Sources in the Ministry of Water and Power have highlighted an unwillingness on the part of the government to raise the issue of two controversial hydel projects being built by India in Occupied Kashmir, one that is certainly giving them an undue advantage. The Pathankot attack and the fragile relations between the state are naturally making it hard for the demands to be put on the table, but they must, and with skillful diplomacy.

The Indus Water Commission of Pakistan had termed Kishanganga Hydroelectric Project and Ratle Hydroelectric Project as ‘controversial and a gross violation of Indus Water Treaty signed between the two countries’. The government did take a stand earlier, expressing its resolve to place the matter before the World Bank. However, this issue has been pending since August 2015, despite the fact that a case regarding technical objections by Pakistan on both the projects has already been completed.

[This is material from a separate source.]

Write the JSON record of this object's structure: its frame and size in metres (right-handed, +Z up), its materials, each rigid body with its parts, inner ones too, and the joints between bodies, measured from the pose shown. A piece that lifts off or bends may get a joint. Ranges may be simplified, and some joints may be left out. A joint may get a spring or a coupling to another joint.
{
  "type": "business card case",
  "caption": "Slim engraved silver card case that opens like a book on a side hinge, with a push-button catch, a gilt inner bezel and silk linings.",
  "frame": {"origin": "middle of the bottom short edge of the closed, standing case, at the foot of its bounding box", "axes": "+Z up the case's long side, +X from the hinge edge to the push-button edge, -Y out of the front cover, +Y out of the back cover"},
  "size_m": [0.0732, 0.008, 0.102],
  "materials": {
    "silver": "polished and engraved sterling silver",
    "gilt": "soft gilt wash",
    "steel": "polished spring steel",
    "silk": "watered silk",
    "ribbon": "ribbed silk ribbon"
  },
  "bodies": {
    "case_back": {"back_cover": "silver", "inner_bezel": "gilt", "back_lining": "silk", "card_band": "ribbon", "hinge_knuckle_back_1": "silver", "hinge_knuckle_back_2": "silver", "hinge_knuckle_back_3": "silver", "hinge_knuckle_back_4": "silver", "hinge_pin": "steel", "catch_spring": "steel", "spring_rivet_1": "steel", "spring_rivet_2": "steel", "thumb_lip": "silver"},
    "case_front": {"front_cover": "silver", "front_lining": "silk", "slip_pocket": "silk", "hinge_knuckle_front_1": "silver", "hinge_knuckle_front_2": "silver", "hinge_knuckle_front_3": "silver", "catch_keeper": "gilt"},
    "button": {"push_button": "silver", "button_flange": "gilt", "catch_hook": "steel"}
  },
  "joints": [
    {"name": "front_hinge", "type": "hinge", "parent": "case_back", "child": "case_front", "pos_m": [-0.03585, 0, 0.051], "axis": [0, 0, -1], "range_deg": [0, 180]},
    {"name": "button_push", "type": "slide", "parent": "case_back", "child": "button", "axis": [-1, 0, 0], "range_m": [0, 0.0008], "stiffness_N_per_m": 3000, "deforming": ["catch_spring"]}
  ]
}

We have already lost the case regarding Baglihar Dam because of failure to raise objection on the design in time. These new projects are blatantly designed to give Pakistan nothing but trouble and we are doing nothing to let India or the international community know how lopsided they are. Pakistan in a letter to India in 2014 had proposed bilateral talks to resolve the dispute. But we took no stand after that.

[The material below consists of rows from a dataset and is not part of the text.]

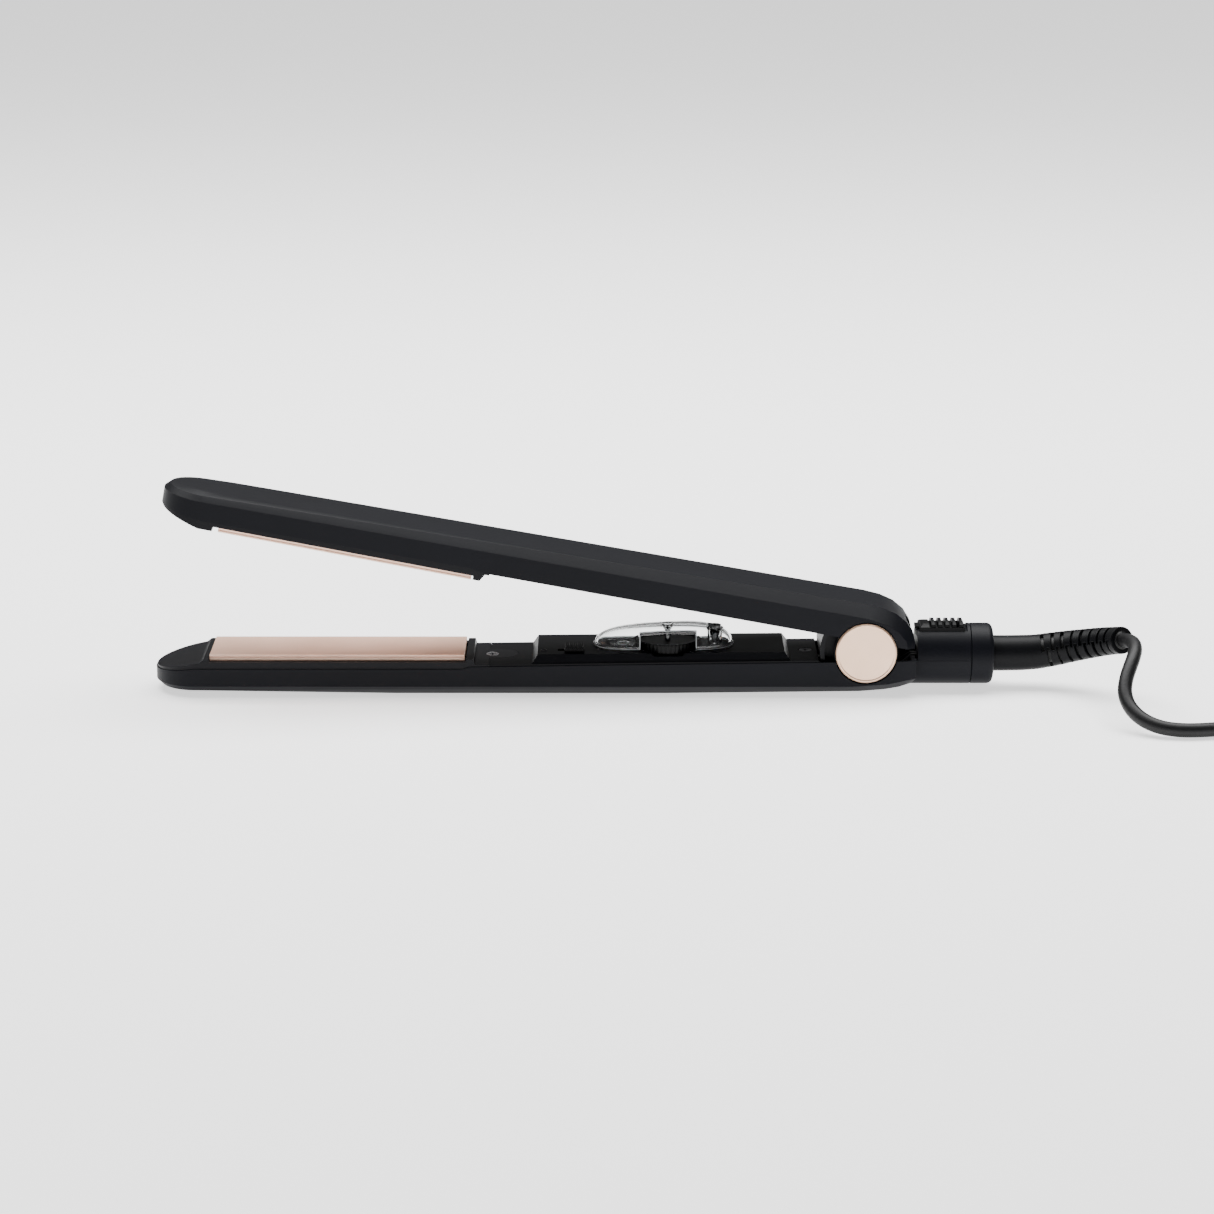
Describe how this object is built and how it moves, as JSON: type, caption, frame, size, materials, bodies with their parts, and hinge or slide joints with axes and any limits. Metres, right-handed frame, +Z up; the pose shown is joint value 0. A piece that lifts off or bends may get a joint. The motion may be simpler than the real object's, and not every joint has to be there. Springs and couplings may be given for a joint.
{
  "type": "flat iron hair straightener",
  "caption": "Flat iron with two sprung arms, ceramic-coated heated plates, slide switch, temperature wheel under a clear lens, sliding arm lock and swivelling mains lead.",
  "frame": {"origin": "on the floor under the middle of the iron's length, in its plane of symmetry, measured without the mains lead and its plug", "axes": "+X along the iron from the noses to the tail, +Y across the iron towards its far side, +Z up, from the belly of the lower arm to the upper arm"},
  "size_m": [0.5387, 0.1183, 0.075],
  "materials": {
    "shell_black": "soft-touch, fine grain",
    "frame_black": "heat-resistant, dull",
    "ceramic_plate": "tourmaline-coated aluminium, satin rose gold",
    "rose_cap": "satin champagne gold",
    "clear_lens": "clear moulded, polished",
    "black_gloss": "lightly polished",
    "black_screw": "blackened steel",
    "pin_steel": "turned",
    "carrier_resin": "glass-filled, dull",
    "heater_foil": "polyimide-wrapped",
    "board_green": "solder mask",
    "component_dark": "moulded",
    "led_red": "clear red",
    "wire_red": "silicone-insulated",
    "cord_black": "satin jacket",
    "plug_black": "moulded",
    "pin_nickel": "plated"
  },
  "bodies": {
    "lower_arm": {"lower_shell": "shell_black", "lower_plate_frame": "frame_black", "control_cover": "shell_black", "lower_cover_screws": "black_screw", "lower_plate": "ceramic_plate", "lower_carrier": "carrier_resin", "lower_heater": "heater_foil", "lower_heater_clip": "pin_steel", "thermal_fuse": "component_dark", "thermistor": "component_dark", "circuit_board": "board_green", "board_parts": "component_dark", "dial_potentiometer": "component_dark", "switch_body": "component_dark", "indicator_led": "led_red", "dial_lens": "clear_lens", "lens_screw": "black_screw", "lower_hinge_block": "frame_black", "hinge_pin": "pin_steel", "hinge_caps": "rose_cap", "hinge_spring": "pin_steel", "tail_cover": "shell_black", "swivel_collar": "shell_black", "swivel_bush": "frame_black", "brush_contacts": "heater_foil", "lower_wires": "wire_red", "supply_wires": "wire_red", "hinge_leads": "wire_red"},
    "upper_arm": {"upper_shell": "shell_black", "upper_plate_frame": "frame_black", "upper_cover": "shell_black", "upper_cover_screws": "black_screw", "upper_hinge_block": "frame_black", "upper_wires": "wire_red", "float_springs": "pin_steel"},
    "floating_plate": {"upper_plate": "ceramic_plate", "upper_carrier": "carrier_resin", "upper_heater": "heater_foil", "upper_heater_clip": "pin_steel"},
    "switch": {"switch_knob": "black_gloss"},
    "dial": {"dial_wheel": "black_gloss", "dial_spindle": "black_gloss"},
    "lock": {"lock_slider": "black_gloss"},
    "cord": {"swivel_rotor": "component_dark", "slip_rings": "heater_foil", "cord_guard": "cord_black", "power_cord": "cord_black", "cord_hank": "cord_black", "hank_tie": "cord_black", "plug_lead": "cord_black", "plug_guard": "cord_black", "plug_body": "plug_black", "plug_pins": "pin_nickel"}
  },
  "joints": [
    {"name": "arm_hinge", "type": "hinge", "parent": "lower_arm", "child": "upper_arm", "pos_m": [0.103, 0, 0.0159], "axis": [0, -1, 0], "range_deg": [0, 11], "stiffness_Nm_per_rad": 0.67, "springref_deg": -29.79, "deforming": ["hinge_spring"]},
    {"name": "plate_float", "type": "slide", "parent": "upper_arm", "child": "floating_plate", "axis": [0.1908, 0, 0.9816], "range_m": [0, 0.0008], "stiffness_N_per_m": 1500, "springref_m": -0.001, "deforming": ["float_springs"]},
    {"name": "switch_slide", "type": "slide", "parent": "lower_arm", "child": "switch", "axis": [1, 0, 0], "range_m": [-0.0025, 0]},
    {"name": "dial_turn", "type": "hinge", "parent": "lower_arm", "child": "dial", "pos_m": [0.0333, 0, 0.0159], "axis": [0, 0, 1], "range_deg": [0, 270]},
    {"name": "lock_slide", "type": "slide", "parent": "lower_arm", "child": "lock", "axis": [-1, 0, 0], "range_m": [0, 0.003]},
    {"name": "cord_swivel", "type": "hinge", "parent": "lower_arm", "child": "cord", "pos_m": [0.14, 0, 0.012], "axis": [1, 0, 0], "continuous": true}
  ]
}
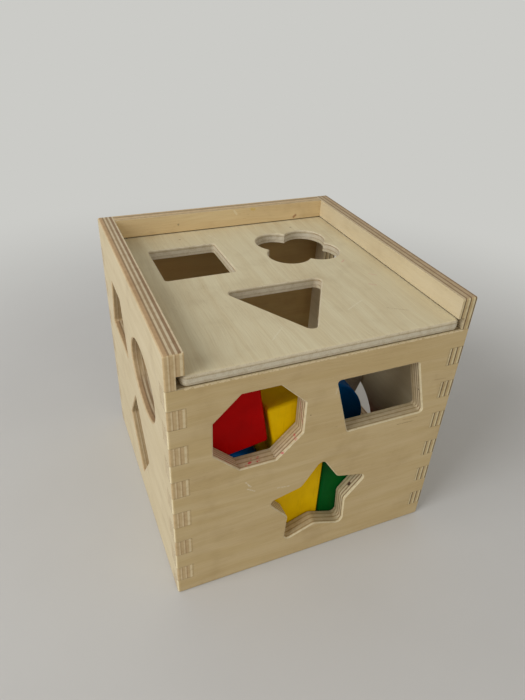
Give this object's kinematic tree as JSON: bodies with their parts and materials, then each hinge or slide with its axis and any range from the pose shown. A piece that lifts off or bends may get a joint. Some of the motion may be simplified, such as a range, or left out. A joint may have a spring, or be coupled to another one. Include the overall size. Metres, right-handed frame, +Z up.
{
  "type": "shape sorter",
  "caption": "Finger-jointed plywood cube with shaped holes in three sides and its sliding lid, holding painted wooden blocks that match the holes.",
  "frame": {"origin": "middle of the underside, on the surface that the box stands on", "axes": "+X to the right along the front wall, +Y to the back wall, +Z up; the lid slides out along -Y"},
  "size_m": [0.14, 0.14, 0.14],
  "materials": {
    "plywood": "bare birch plywood, sanded, pale satin faces and striped edges",
    "lid_plywood": "bare thin plywood, sanded, slightly greyed by handling",
    "red_paint": "red gloss paint on wood",
    "yellow_paint": "yellow gloss paint on wood",
    "green_paint": "green gloss paint on wood",
    "blue_paint": "dark blue gloss paint on wood",
    "bare_block": "bare pale wood, sanded smooth"
  },
  "bodies": {
    "case": {"front_wall": "plywood", "back_wall": "plywood", "left_wall": "plywood", "right_wall": "plywood", "floor_panel": "plywood"},
    "lid": {"lid": "lid_plywood"},
    "quatrefoil_block": {"quatrefoil_block": "green_paint"},
    "circle_block": {"circle_block": "blue_paint"},
    "square_block": {"square_block": "red_paint"},
    "rectangle_block": {"rectangle_block": "yellow_paint"},
    "half_round_block": {"half_round_block": "green_paint"},
    "oval_block": {"oval_block": "blue_paint"},
    "octagon_block": {"octagon_block": "bare_block"},
    "trapezoid_block": {"trapezoid_block": "yellow_paint"},
    "triangle_block": {"triangle_block": "red_paint"},
    "parallelogram_block": {"parallelogram_block": "red_paint"},
    "star_block": {"star_block": "yellow_paint"},
    "rhombus_block": {"rhombus_block": "green_paint"}
  },
  "joints": [
    {"name": "lid_slide", "type": "slide", "parent": "case", "child": "lid", "axis": [0, -1, 0], "range_m": [0, 0.14]},
    {"name": "quatrefoil_lift", "type": "slide", "parent": "case", "child": "quatrefoil_block", "axis": [0, 0, 1], "range_m": [0, 0.0035]},
    {"name": "circle_lift", "type": "slide", "parent": "quatrefoil_block", "child": "circle_block", "axis": [0, 0, 1], "range_m": [0, 0.0035]},
    {"name": "square_lift", "type": "slide", "parent": "circle_block", "child": "square_block", "axis": [0, 0, 1], "range_m": [0, 0.004]},
    {"name": "rectangle_lift", "type": "slide", "parent": "case", "child": "rectangle_block", "axis": [0, 0, 1], "range_m": [0, 0.008]},
    {"name": "half_round_lift", "type": "slide", "parent": "case", "child": "half_round_block", "axis": [0, 0, 1], "range_m": [0, 0.062]},
    {"name": "oval_lift", "type": "slide", "parent": "parallelogram_block", "child": "oval_block", "axis": [0, 0, 1], "range_m": [0, 0.026]},
    {"name": "octagon_lift", "type": "slide", "parent": "rhombus_block", "child": "octagon_block", "axis": [0, 0, 1], "range_m": [0, 0.028]},
    {"name": "trapezoid_lift", "type": "slide", "parent": "rectangle_block", "child": "trapezoid_block", "axis": [0, 0, 1], "range_m": [0, 0.013]},
    {"name": "triangle_lift", "type": "slide", "parent": "star_block", "child": "triangle_block", "axis": [0, 0, 1], "range_m": [0, 0.034]},
    {"name": "parallelogram_lift", "type": "slide", "parent": "case", "child": "parallelogram_block", "axis": [0, 0, 1], "range_m": [0, 0.016]},
    {"name": "star_lift", "type": "slide", "parent": "case", "child": "star_block", "axis": [0, 0, 1], "range_m": [0, 0.03]},
    {"name": "rhombus_lift", "type": "slide", "parent": "case", "child": "rhombus_block", "axis": [0, 0, 1], "range_m": [0, 0.016]}
  ]
}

Officials are speculating that the government had put the matter on the back burner so that the atmosphere for a composite dialogue with India should not be tensed. If we wait for an opportune time to talk about this, perhaps there will be none. Foreign secretary level talks between the two countries are scheduled to be held in Islamabad on Jan 16. However, an attack on the Pathankot base has created an uncertain situation and it is difficult to say whether the talks will be held on schedule. The government needs to be proactive and clear regarding our stance towards what we will compromise with India on, and what we will not. Surprise tours by Modi mean nothing if both him and Nawaz cannot move beyond superficial tokens of friendship and onto pressing issues between both countries.

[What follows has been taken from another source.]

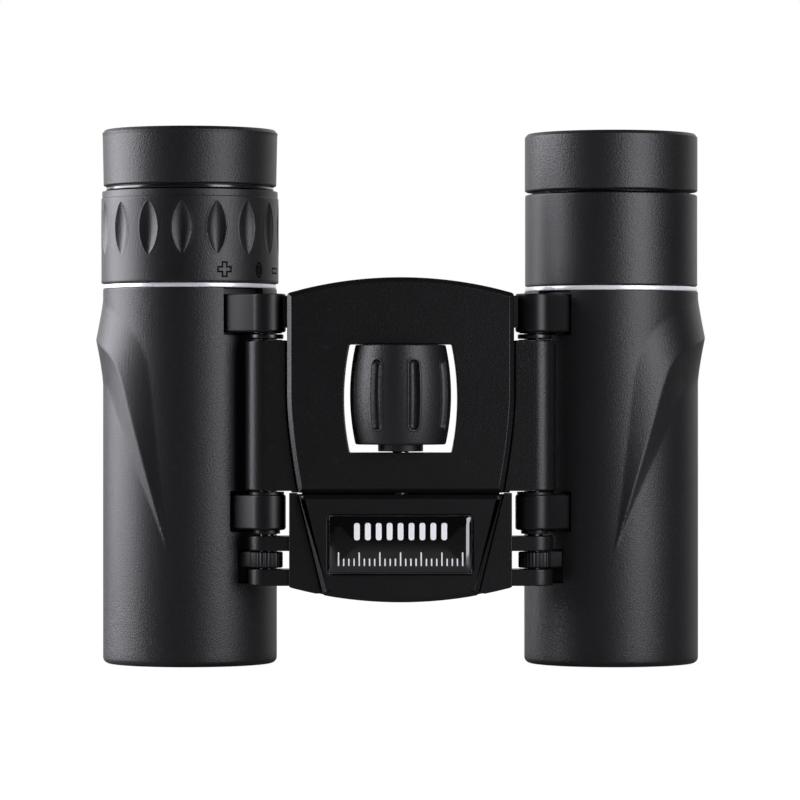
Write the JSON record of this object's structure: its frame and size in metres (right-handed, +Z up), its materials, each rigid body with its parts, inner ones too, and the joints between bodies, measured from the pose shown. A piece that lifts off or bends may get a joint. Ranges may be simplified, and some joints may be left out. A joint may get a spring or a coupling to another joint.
{
  "type": "binoculars",
  "caption": "Compact folding binoculars: two armoured roof prism barrels on a double-hinge bridge with a central focus wheel, rubber eyecups and a right-eye diopter ring.",
  "frame": {"origin": "middle of the bounding box, on the plane of the two objective rims", "axes": "+Z up along the optical axes towards the eyepieces, -Y towards the bridge and focus wheel, -X is the side of the user's right eye"},
  "size_m": [0.108, 0.0406, 0.095],
  "materials": {
    "soft_touch_armour": "satin soft-touch rubber coating, fine grain",
    "satin_plastic": "satin black moulded plastic, fine grain",
    "black_metal": "black anodised",
    "rubber": "matt rubber",
    "chrome_trim": "polished",
    "steel": "turned",
    "brass": "turned",
    "coated_glass": "anti-reflection coated",
    "gloss_badge": "clear domed resin over black"
  },
  "bodies": {
    "bridge": {"bridge_cover": "satin_plastic", "bridge_base": "satin_plastic", "upper_wheel_bush": "brass", "lower_wheel_bush": "brass", "bridge_screw_1": "steel", "bridge_screw_2": "steel", "bridge_screw_3": "steel", "bridge_screw_4": "steel", "right_eye_hinge_pin": "steel", "right_eye_hinge_washer": "steel", "left_eye_hinge_pin": "steel", "left_eye_hinge_washer": "steel"},
    "focus_wheel": {"focus_wheel": "rubber", "focus_screw": "steel"},
    "slider": {"slider_cover": "satin_plastic", "slider_base": "satin_plastic", "badge": "gloss_badge", "focus_nut": "brass", "slider_screw_1": "steel", "slider_screw_2": "steel"},
    "right_barrel": {"right_eye_armour": "soft_touch_armour", "right_eye_barrel_tube": "satin_plastic", "right_eye_trim_ring": "chrome_trim", "right_eye_prism_cage": "satin_plastic", "right_eye_lower_prism": "coated_glass", "right_eye_upper_prism": "coated_glass"},
    "left_barrel": {"left_eye_armour": "soft_touch_armour", "left_eye_barrel_tube": "satin_plastic", "left_eye_trim_ring": "chrome_trim", "left_eye_prism_cage": "satin_plastic", "left_eye_lower_prism": "coated_glass", "left_eye_upper_prism": "coated_glass", "left_eye_sleeve": "soft_touch_armour", "left_eye_eyepiece_tube": "satin_plastic", "left_eye_field_lens": "coated_glass", "left_eye_lens_spacer": "black_metal", "left_eye_eye_lens": "coated_glass", "left_eye_lens_retainer": "black_metal", "left_eye_eyecup": "rubber"},
    "right_objective": {"right_eye_objective_cell": "satin_plastic", "right_eye_objective_lens": "coated_glass", "right_eye_objective_retainer": "black_metal", "right_eye_focus_arm": "satin_plastic"},
    "left_objective": {"left_eye_objective_cell": "satin_plastic", "left_eye_objective_lens": "coated_glass", "left_eye_objective_retainer": "black_metal", "left_eye_focus_arm": "satin_plastic"},
    "right_eyepiece": {"right_eye_eyepiece_tube": "satin_plastic", "right_eye_field_lens": "coated_glass", "right_eye_lens_spacer": "black_metal", "right_eye_eye_lens": "coated_glass", "right_eye_lens_retainer": "black_metal", "right_eye_eyecup": "rubber"},
    "right_diopter_ring": {"right_eye_diopter_ring": "soft_touch_armour"}
  },
  "joints": [
    {"name": "right_eye_fold", "type": "hinge", "parent": "bridge", "child": "right_barrel", "pos_m": [-0.0235, -0.01002, 0.04], "axis": [0, 0, -1], "range_deg": [0, 66]},
    {"name": "left_eye_fold", "type": "hinge", "parent": "bridge", "child": "left_barrel", "pos_m": [0.0235, -0.01002, 0.04], "axis": [0, 0, 1], "range_deg": [0, 66]},
    {"name": "focus_wheel_spin", "type": "hinge", "parent": "bridge", "child": "focus_wheel", "pos_m": [0, -0.01142, 0.0477], "axis": [0, 0, 1], "range_deg": [0, 300]},
    {"name": "slider_slide", "type": "slide", "parent": "bridge", "child": "slider", "axis": [0, 0, -1], "range_m": [0, 0.0025]},
    {"name": "right_objective_slide", "type": "slide", "parent": "right_barrel", "child": "right_objective", "axis": [0, 0, -1], "range_m": [0, 0.0025]},
    {"name": "left_objective_slide", "type": "slide", "parent": "left_barrel", "child": "left_objective", "axis": [0, 0, -1], "range_m": [0, 0.0025]},
    {"name": "right_eyepiece_slide", "type": "slide", "parent": "right_barrel", "child": "right_eyepiece", "axis": [0, 0, 1], "range_m": [0, 0.00139]},
    {"name": "diopter_ring_spin", "type": "hinge", "parent": "right_eyepiece", "child": "right_diopter_ring", "pos_m": [-0.0376, 0.00447, 0.075], "axis": [0, 0, 1], "range_deg": [0, 49]}
  ],
  "couplings": [
    {"joint": "slider_slide", "follows": "focus_wheel_spin", "m_per_rad": 0.000477},
    {"joint": "right_objective_slide", "follows": "focus_wheel_spin", "m_per_rad": 0.000477},
    {"joint": "left_objective_slide", "follows": "focus_wheel_spin", "m_per_rad": 0.000477},
    {"joint": "diopter_ring_spin", "follows": "right_eyepiece_slide", "rad_per_m": 613.5}
  ]
}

Our position is additionally weakened by our lack of resolve to make construct our own dams (like Kalabagh) and the lack of arrangement to conserve water that results in flooding disasters. As the upper riparian region, it is not India’s responsibility to worry about Pakistans water supply- a position that has support in international laws. If we cant make arrangements for ourselves, why should a hostile state be expected to?